Sembra una bestemmia oggi, proprio oggi. Eppure non erano pochi a descriverlo come “il nuovo Senna“. Perchè quando a 18 anni, 7 mesi e 15 giorni conquisti un Gran Premio di Formula Uno — nessuno mai più giovane di lui sul gradino più alto del podio — obiettivamente qualche numero nel tuo DNA devi comunque avercelo. Ma i campioni, e non parlo soltanto di quelli che fanno breccia nel cuore degli appassionati ma, obiettivamente, di quelli che vincono, non sono mai soltanto talento. È sempre una questione di lavoro e mentalità, di spirito e atteggiamento. Quell’atteggiamento che, al momento, è il grande abisso che separa Max Verstappen dalla fibra genuina del campione. Per chiarezza di argomento occorre specificare che qui non si stia parlando di carattere o personalità, fattori altrettanto discutibili ma non qui, bensì del modo di approcciarsi alla competizione e dei comportamenti che da questo scaturiscono.
Il piccolo imperatore
A volerne ricostruire una genealogia, emerge un dato essenziale: Verstappen è stato un eletto. Un privilegiato di come, forse, nella classe regina non se ne son mai visti: il piccolo imperatore scovato dalla Red Bull, che lo coltiva in tutti gli agi e gli concede un ingresso nel Circus dalla porta principale. Attorno a Max, due costanti: un peso e un contrappeso che miscelandosi hanno finito per gettare ombra sulle sue cristalline qualità. Da un lato una pioggia di responsabilità, gli oneri insomma di chi stringe tra le mani un bolide dal valore milionario; dall’altro un mare d’ovatta pronto ad assorbire l’acqua piovana dei dubbi, dei problemi, delle critiche e dei polveroni. Max è e deve essere impeccabile, protetto ad ogni costo dalla famiglia biologica o da quella motoristica, la Red Bull per l’appunto. È difficile dire dove inizi l’una e finisca l’altra.
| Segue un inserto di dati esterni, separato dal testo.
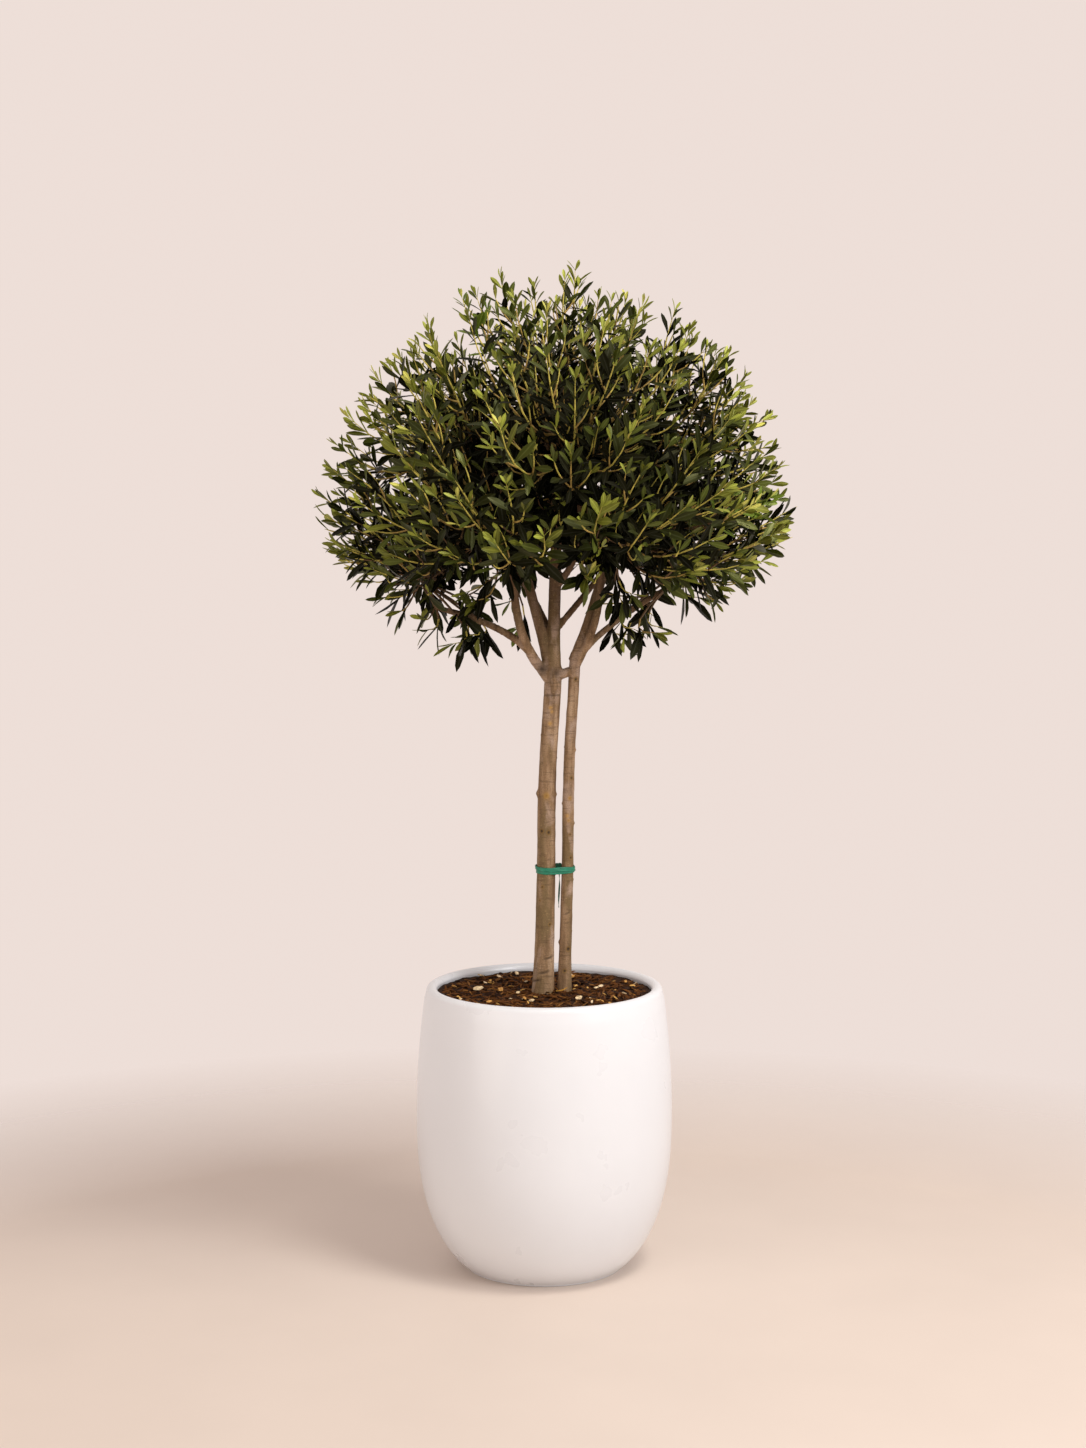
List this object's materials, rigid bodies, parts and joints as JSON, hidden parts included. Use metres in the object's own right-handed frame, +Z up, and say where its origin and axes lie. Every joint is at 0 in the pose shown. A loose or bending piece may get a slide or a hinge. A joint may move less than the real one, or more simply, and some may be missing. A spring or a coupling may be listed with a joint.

Verstappen: i 20 anni di un pilota maturo
Cresciuto in questo ambiente — non è una giustificazione, sottolineo — è difficile auspicarsi un miglioramento o perlomeno un cambiamento della sua condotta in pista, se ad ogni errore, ogni passo falso, c’è qualcuno a prenderne le difese (con una efficacissima macchina mediatica) o a farlo sentire nel giusto. Come ho già ribadito più e più volte, non è un caso che dove c’è incidente ci sia Verstappen. Volendo anche escludere qualsiasi concorso di colpa del belga dall’uno o l’altro episodio, rimane la grande e grottesca continuità con cui si mette nei guai. Talvolta qualche controcanto ha cercato di spezzare una lancia a suo favore invocando una certa “inesperienza” o “immaturità”, incrociando piuttosto pericolosamente il profilo anagrafico con quello sportivo attraverso un’argomento basato su valori umani. Niente di più sbagliato: Max Verstappen ha disputato, al momento, 64 Gran Premi, vincendone 3 e centrando 11 podi. Ci sono piloti, e del passato e del presente, che questo palmares se lo sognano. Per affrontare con oggettività il problema “Versbatten” è doveroso tenere in considerazione che abbiamo a che fare con un pilota maturo, il quale sicuramente potrà evolversi e piegarsi, ma fatto e finito.
Tirando le somme
Per quanto sia brutto ammetterlo: dovremmo farci l’abitudine. Verstappen ha tradito le speranze di assistere ad un fenomeno dalla faccia pulita e il cuore grande, l’idea di un nuovo Senna che potesse animare indistintamente gli animi degli appassionati, l’illusione del “campione di tutti” che facesse applaudire i tifosi di ogni scuderia. E fa male perchè la facilità con cui dribbla le critiche e scarica le sue responsabilità, l’incauta leggerezza con cui trasforma uno stile di guida aggressivo in uno incosciente — e talvolta, apparentemente, stupido — sembrano qualità costruite dalle circostanze piuttosto che dall’individuo. Un po’ come un bambino viziato.